Skyrim did that also pretty well. The first draugh zombies/skelletons lying km the catacombs are just objects to loot from. But then you tried to loot the next one and it moves and gets up ..
These are some of my earliest memories of computing, and the conversations I had with that guy, who was doing computer science, plus the things he opened up for me on the computer really pushed me into the industry.
I ended up visiting the US with my grandparents sometime later, and got to see the original disks most of my games had been cloned from. They even had the original F-15 Strike Eagle box from memory.
Sounds like the summary of the opening chapter of a Bruce Sterling novel.

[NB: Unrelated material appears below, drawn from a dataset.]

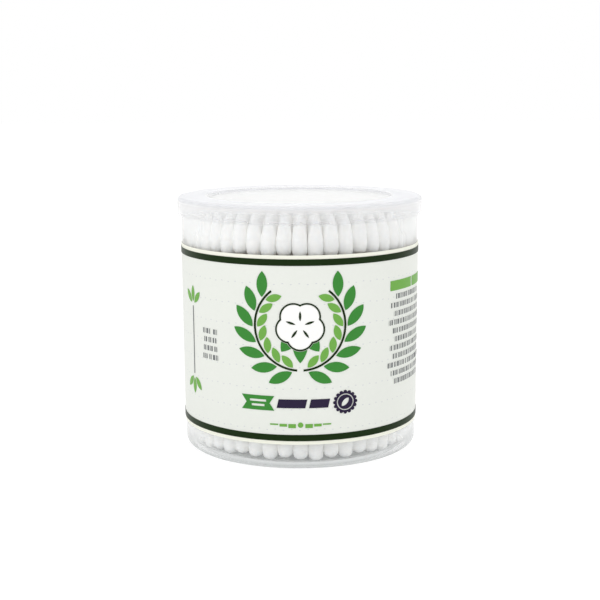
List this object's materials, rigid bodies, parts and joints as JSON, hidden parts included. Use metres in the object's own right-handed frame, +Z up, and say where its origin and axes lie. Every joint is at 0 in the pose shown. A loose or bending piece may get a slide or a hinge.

Love that your Hong Kong friend memorized the DRM codes.
Of course, DRM was no issue with a cracked copy of the game...
On a related note, I also highly recommend the "War Stories" video for the making of Crash Bandicoot: https://www.youtube.com/watch?v=izxXGuVL21o
highly recommended as 90s gamer
Also, Jason Scott's talk on how he recovered the original source code from a bunch of dusty disks https://www.youtube.com/watch?v=FnEWBtCnFs8
On a much smaller scale, I was actually part of something similar a few years ago. The game Wavetale was originally a Stadia exclusive but launched just before the platform shut down. We were allowed by Google to port it and release it for every other platform, and I ended up being one of four programmers doing that work; I mainly focused on optimizing the switch version.
The Stadia version barely got noticed, but the other versions, especially Switch, did quite well. The game was even featured on AGDQ, which was really cool.
Also, the steps, the gates and all other sound FXs.
Most people are/were fascinated by the fluid animations, but this game was perfect from every angle.
And that awesome intro animation too - never seen anything like it at the time, like simply seeing realistic human faces being drawn in a DOS game was just mind blowing.